Vulnerability card of CVE-2025-22462 (SOCRadar Vulnerability Intelligence)
Ivanti confirmed that customers who followed prior security hardening guidance, such as restricting access via IIS settings and implementing DMZ configurations, are less exposed to this threat. The company has found no signs of exploitation in the wild so far.
Ivanti Endpoint Manager Mobile (EPMM): Zero-Day RCE Chain (CVE-2025-4427 & CVE-2025-4428)

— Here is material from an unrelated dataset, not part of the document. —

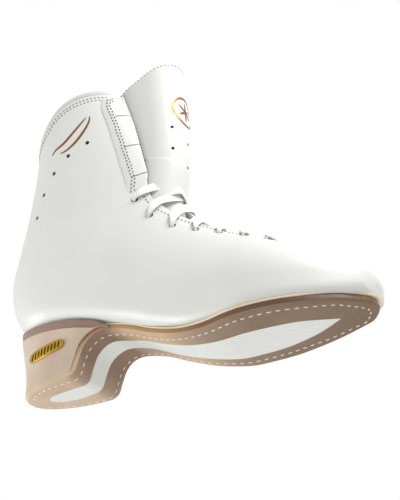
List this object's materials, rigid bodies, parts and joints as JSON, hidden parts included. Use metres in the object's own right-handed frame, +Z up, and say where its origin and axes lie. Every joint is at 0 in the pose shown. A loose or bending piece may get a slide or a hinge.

In a separate advisory, Ivanti disclosed two vulnerabilities in Endpoint Manager Mobile (EPMM) that have been exploited in a limited number of attacks:
- CVE-2025-4427: Authentication bypass in the EPMM API
- CVE-2025-4428: Remote code execution via crafted API requests
When chained, these vulnerabilities can allow unauthenticated attackers to execute arbitrary code on exposed systems.
Mitigated in:
- EPMM 11.12.0.5
- EPMM 12.3.0.2
- EPMM 12.4.0.2
- EPMM 12.5.0.1
While the full extent of exploitation is still being assessed, Ivanti is urging all on-prem EPMM customers to update immediately. These issues do not affect cloud-based Neurons for MDM, Ivanti Sentry, or other Ivanti solutions.
Ivanti also noted that the vulnerabilities are linked to open-source libraries used by EPMM but did not disclose further details. According to the Shadowserver Foundation, hundreds of EPMM instances remain exposed online, with the highest numbers in Germany and the United States.
In Conclusion
These disclosures from Fortinet and Ivanti highlight an ongoing trend of attackers exploiting enterprise software flaws to gain deep access into critical systems. While Ivanti’s vulnerabilities have seen limited exploitation so far, Fortinet’s zero-day RCE flaw has already been actively weaponized.
Organizations using any of the affected products should prioritize patching and consider implementing available mitigations if immediate updates are not possible. Continuous monitoring and strict access controls remain key components of defense against evolving threat activity.